On Ukraine, which is his most delicate point, the American people want someone ‘boring’ as president now, and they support Ukraine so boring is fully supporting it. It’s a democracy.

Otherwise, his decision would have been more on whether he thinks America thinks Biden deserves a second term, but Biden is clearly weak on the economy. Plus, is there a duty in a way for the Republican candidate not to be Trump?

On the other hand we’re not of the conservative base, we’re independents, so we don’t know how the whole thing would play out there, which is why it is DeSantis’ decision on whether to run.

All of which should be a clear warning to the Democratic party that they’re forcing some of our hands and that they need to think considerably on how that might play out with the electorate because there is a crypto vote but it is extremely unlikely there is an anti-crypto vote.

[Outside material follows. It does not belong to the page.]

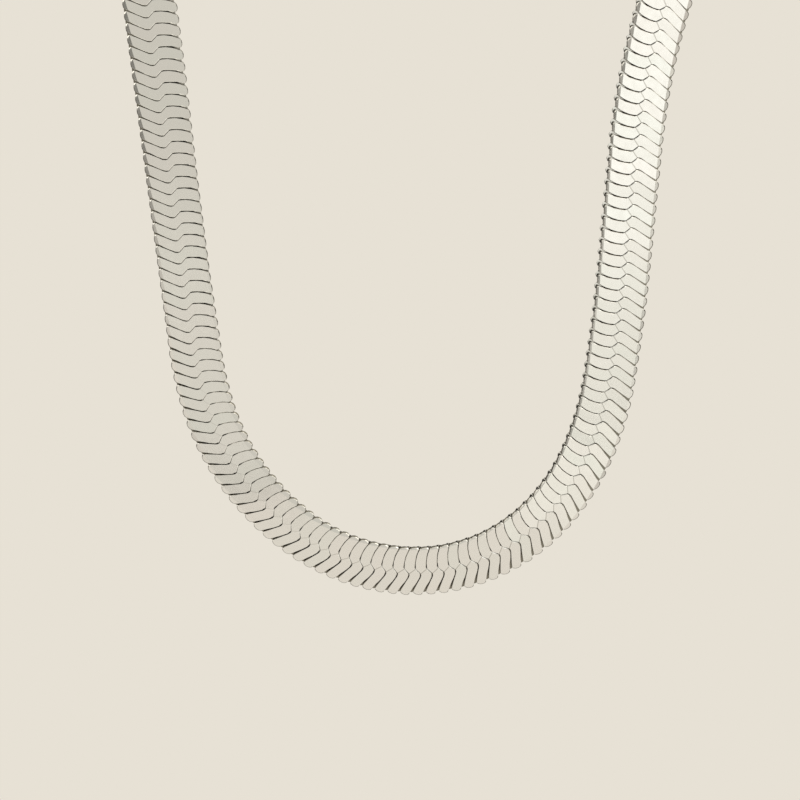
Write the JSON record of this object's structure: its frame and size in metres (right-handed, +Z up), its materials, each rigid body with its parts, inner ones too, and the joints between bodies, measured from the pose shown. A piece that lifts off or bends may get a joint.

Even on the environment, we think or delude ourself in thinking this paper pushed the zeitgeist to the general level of consensus as we all want clean air and our parents on roofs fitting solar panels rather than on coal mines.

You can’t be concerned about the environment and single out crypto. That’s a systemic issue regarding sources of energy, affecting all industries and crypto is all for clean energy.

So where exactly would an anti-crypto vote come from Warren? What non cryptonian cares at all, let alone as a political issue, about crypto when if you don’t want crypto then just don’t use it.

Unless politics is now about pure opinion, like there’s this cool group that likes to wear green t-shirts in the winter, but Warren is too old and thinks people should wear long sleeves in the winter so vote for her because she’s anti-green t-shirts.

That applies more generally to the entire Democratic party. Where’s the gain in being anti-crypto? No one will vote for them because of it, but many – and it may be a million, perhaps ten million – might not vote for them because of it.

So the Democratic party will come around eventually you’d think. Until it does, Biden’s honeymoon is over.